## BEGIN MATERIAL
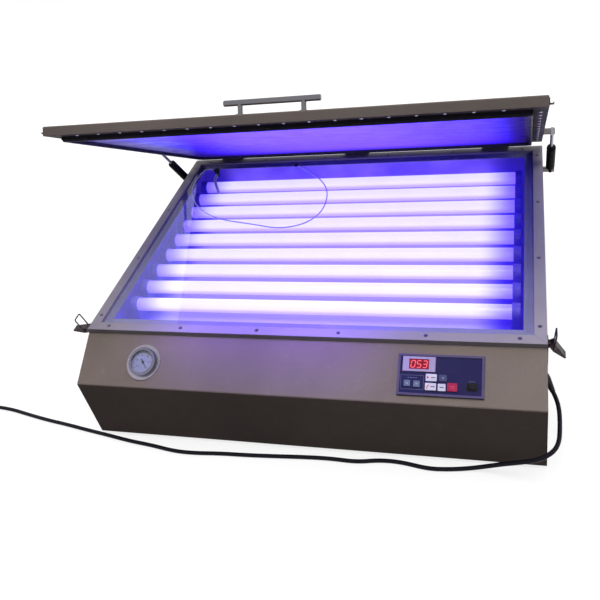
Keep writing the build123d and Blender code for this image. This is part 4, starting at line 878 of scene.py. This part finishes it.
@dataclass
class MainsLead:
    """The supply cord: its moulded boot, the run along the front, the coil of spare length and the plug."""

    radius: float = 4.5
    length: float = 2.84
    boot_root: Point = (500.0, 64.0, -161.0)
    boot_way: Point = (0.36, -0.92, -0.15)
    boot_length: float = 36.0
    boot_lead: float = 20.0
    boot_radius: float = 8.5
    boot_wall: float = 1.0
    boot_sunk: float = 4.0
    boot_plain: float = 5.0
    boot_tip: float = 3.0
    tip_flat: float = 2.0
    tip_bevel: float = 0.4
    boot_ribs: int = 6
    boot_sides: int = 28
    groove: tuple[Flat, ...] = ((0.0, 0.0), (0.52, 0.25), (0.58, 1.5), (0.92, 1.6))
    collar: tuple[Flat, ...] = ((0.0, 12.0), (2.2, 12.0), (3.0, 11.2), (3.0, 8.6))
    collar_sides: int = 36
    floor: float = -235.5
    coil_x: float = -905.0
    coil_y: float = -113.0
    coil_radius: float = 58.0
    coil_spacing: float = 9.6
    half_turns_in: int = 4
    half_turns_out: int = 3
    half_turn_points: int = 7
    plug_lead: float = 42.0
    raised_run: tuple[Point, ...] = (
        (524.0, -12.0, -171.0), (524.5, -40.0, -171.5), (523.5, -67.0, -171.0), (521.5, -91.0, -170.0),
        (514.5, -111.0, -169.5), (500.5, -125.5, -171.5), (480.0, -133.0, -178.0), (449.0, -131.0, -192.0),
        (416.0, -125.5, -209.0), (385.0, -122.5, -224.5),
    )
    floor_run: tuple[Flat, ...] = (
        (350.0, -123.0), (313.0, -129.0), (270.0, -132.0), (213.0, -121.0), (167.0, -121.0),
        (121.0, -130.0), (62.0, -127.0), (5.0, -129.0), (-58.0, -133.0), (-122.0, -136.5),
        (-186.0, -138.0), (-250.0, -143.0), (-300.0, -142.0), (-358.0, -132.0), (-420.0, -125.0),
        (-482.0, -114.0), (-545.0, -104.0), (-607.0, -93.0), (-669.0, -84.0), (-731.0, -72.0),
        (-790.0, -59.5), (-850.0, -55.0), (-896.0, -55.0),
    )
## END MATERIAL
WORK TO BE COMPLETED:
Your task is to return the full listing exactly as it was given.

EXERCISE ANSWER:
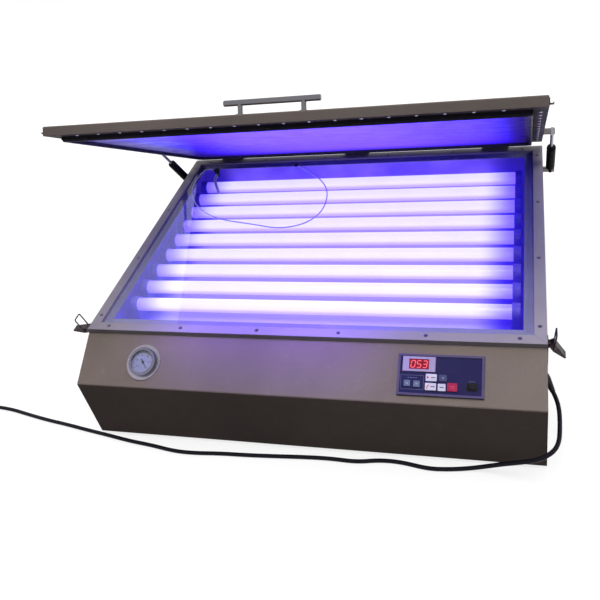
Keep writing the build123d and Blender code for this image. This is part 4, starting at line 878 of scene.py. This part finishes it.
@dataclass
class MainsLead:
    """The supply cord: its moulded boot, the run along the front, the coil of spare length and the plug."""

    radius: float = 4.5
    length: float = 2.84
    boot_root: Point = (500.0, 64.0, -161.0)
    boot_way: Point = (0.36, -0.92, -0.15)
    boot_length: float = 36.0
    boot_lead: float = 20.0
    boot_radius: float = 8.5
    boot_wall: float = 1.0
    boot_sunk: float = 4.0
    boot_plain: float = 5.0
    boot_tip: float = 3.0
    tip_flat: float = 2.0
    tip_bevel: float = 0.4
    boot_ribs: int = 6
    boot_sides: int = 28
    groove: tuple[Flat, ...] = ((0.0, 0.0), (0.52, 0.25), (0.58, 1.5), (0.92, 1.6))
    collar: tuple[Flat, ...] = ((0.0, 12.0), (2.2, 12.0), (3.0, 11.2), (3.0, 8.6))
    collar_sides: int = 36
    floor: float = -235.5
    coil_x: float = -905.0
    coil_y: float = -113.0
    coil_radius: float = 58.0
    coil_spacing: float = 9.6
    half_turns_in: int = 4
    half_turns_out: int = 3
    half_turn_points: int = 7
    plug_lead: float = 42.0
    raised_run: tuple[Point, ...] = (
        (524.0, -12.0, -171.0), (524.5, -40.0, -171.5), (523.5, -67.0, -171.0), (521.5, -91.0, -170.0),
        (514.5, -111.0, -169.5), (500.5, -125.5, -171.5), (480.0, -133.0, -178.0), (449.0, -131.0, -192.0),
        (416.0, -125.5, -209.0), (385.0, -122.5, -224.5),
    )
    floor_run: tuple[Flat, ...] = (
        (350.0, -123.0), (313.0, -129.0), (270.0, -132.0), (213.0, -121.0), (167.0, -121.0),
        (121.0, -130.0), (62.0, -127.0), (5.0, -129.0), (-58.0, -133.0), (-122.0, -136.5),
        (-186.0, -138.0), (-250.0, -143.0), (-300.0, -142.0), (-358.0, -132.0), (-420.0, -125.0),
        (-482.0, -114.0), (-545.0, -104.0), (-607.0, -93.0), (-669.0, -84.0), (-731.0, -72.0),
        (-790.0, -59.5), (-850.0, -55.0), (-896.0, -55.0),
    )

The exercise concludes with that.